Beberapa cara untuk memperbaikinya:
1. Tarik Napas Dulu, Bukan Tarik Nada Suara
Saat emosi naik, tubuh kita tegang. Jantung berdetak cepat. Nafas pendek.
Langkah pertama: tarik napas 4 detik → tahan 4 detik → buang perlahan 6 detik.
Ulang 3 kali. Ini bukan klise. Ini cara menenangkan sistem saraf.
2. Jangan Percaya Pikiran Pertamamu
Pikiran pertama saat emosi biasanya ekstrem:
“Dia pasti benci aku.”
“Ini semua salahku.”
“Udah lah, ngapain hidup!”
Tahan. Dudukkan dulu. Tunggu 10 menit. Tulis. Lihat ulang.
3. Tanya, Bukan Tuduh
Daripada “Kamu tuh kenapa sih egois banget?”

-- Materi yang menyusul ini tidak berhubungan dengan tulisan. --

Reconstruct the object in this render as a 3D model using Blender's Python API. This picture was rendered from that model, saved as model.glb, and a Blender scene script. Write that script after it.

Coba “Aku ngerasa sedih pas kamu nggak jawab pesan aku. Boleh cerita kenapa?”
Mengganti tuduhan dengan kejujuran bisa mengubah konflik jadi percakapan.
ü“Tapi Aku Gagal Ngontrol Emosi, Terus Nyesel…”
Nggak apa-apa.
Kadang kamu akan meledak. Kadang kamu akan salah.
Yang penting: belajar minta maaf dan belajar memahami dirimu sendiri.
Contoh refleksi yang sehat:
“Tadi aku ngomongnya kasar. Aku minta maaf. Aku akan coba lebih sadar lain kali.”
“Aku pengen ngilang karena merasa ditolak. Tapi aku sadar, aku butuh kasih tahu dulu perasaanku.”
Setiap orang pernah kehilangan kendali.
Tapi kamu bisa selalu belajar mengambilnya kembali.
üSiapa yang Sebenarnya Pegang Setir Hidupmu?
Kadang yang pegang setir bukan emosi… tapi trauma.
Atau ekspektasi keluarga.
Atau suara dari masa kecilmu.
Atau rasa bersalah dari keputusan lama.
Coba tulis:
“Selama ini, aku sering membiarkan ______ yang mengambil kendali dalam hidupku.”
Contoh:
“Selama ini, aku sering membiarkan rasa takut gagal yang ambil setir.”
Lalu tanyakan:
“Apa aku masih mau biarkan itu mengarahkan hidupku ke depan?”
üMengendarai Emosi, Bukan Digeret Emosi
Tujuan kita bukan jadi robot yang tidak punya rasa.
Tapi jadi manusia yang tahu:
“Oh, aku sedang marah.”
“Aku nggak harus bertindak sekarang.”
“Aku bisa memilih.”
Karena hidup bukan soal jadi orang baik terus.
Tapi jadi orang yang sadar bahwa setiap emosi punya ruang, dan setiap ruang butuh batas.
üPenutup: Kamu, Pengemudi Utama
Emosimu adalah bagian dari dirimu. Tapi kamu bukan emosimu.
Marahmu tidak menjadikanmu jahat, Sedihmu tidak menjadikanmu lemah, Takutmu tidak menjadikanmu pecundang.
Semua itu adalah penumpang yang bisa kamu dengar…
Tapi tetap kamu yang pegang setirnya.
Jadi, sebelum kamu ngebut atau belok tajam dalam hidup ini,
Cek dulu setirnya.
Kamu masih di balik kemudi, atau sudah digeser diam-diam oleh luka, ekspektasi, dan ketakutan?
Hari ini, ambil kembali posisi dudukmu.
Tarik napas. Pegang setirnya.
Karena hidupmu…
adalah perjalanan yang layak kamu kendalikan sendiri.